Friday 25 January 2008

practice makes perfect - the water edition

As I mentioned in my previous blog, I've downloaded and been experimenting/learning the ropes with Blogger and I'm actually enjoying using it now. It definitely has promise for the creation of my avatar.



After a tutorial or two, I'm quite comfortable using the program, I can insert shapes, assemble them to create a man, extrude surfaces to make them peak like mountains. As well as altering material properties, rendering smoother shapes and panning the camera during animation.





However, there's so much more than just that. There are a number of tutorials online: youtube and wikipedia, and these have proved quite successful, in the least, the visuals are very pleasing. Unsurprisingly, it took attempt, after attempt, after attempt to get it right.
I really like applying this glass effect known as Rayfray.

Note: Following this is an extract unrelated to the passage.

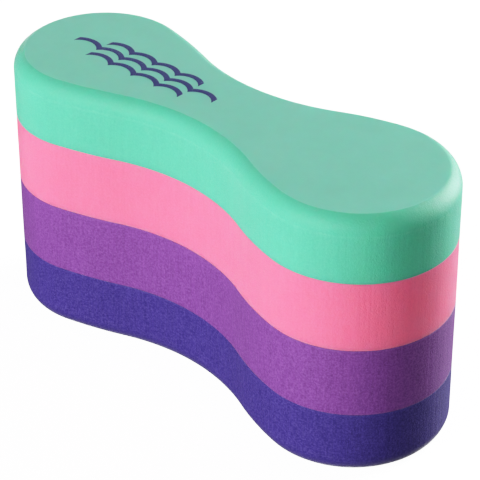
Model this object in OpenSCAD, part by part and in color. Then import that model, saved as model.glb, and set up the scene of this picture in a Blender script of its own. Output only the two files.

This has a number of variants available- reflect more, refract more, be more opaque, have a colour tint.



In the second picture here, I used similar settings but tweaked them to be more 'mirror' fied and hence, the more metallic look.

The next attempts actually dealt with animating fluids, which again, took even more attempts to get the water to fall in the right place, not go straight through the 'obstacles', but eventually they've turned out quite good! I altered the properties from the tutorial for some variety, be it the colours, the shapes, the amount of water etc.









Lastly, another tutorial has shown me the ways of the world, and I now can make waves. Again, aesthetically pleasing and the animation is actually quite fluid despite using lower render settings - I tried the higher quality settings which looked sublime, but in reality would have taken 25 hours or something to render! So naturally, I had to compromise.





When looking at all this, it's surprising that Blender is actually free. It's a decent program with support from external pieces of kit (e.g. YaFray renderer), plenty of help/tutorials on the forum and further afield, and the stuff it can kick out is mighty fine!

I'll post more when I've made more. There's something addictive to this 3D modelling malarky!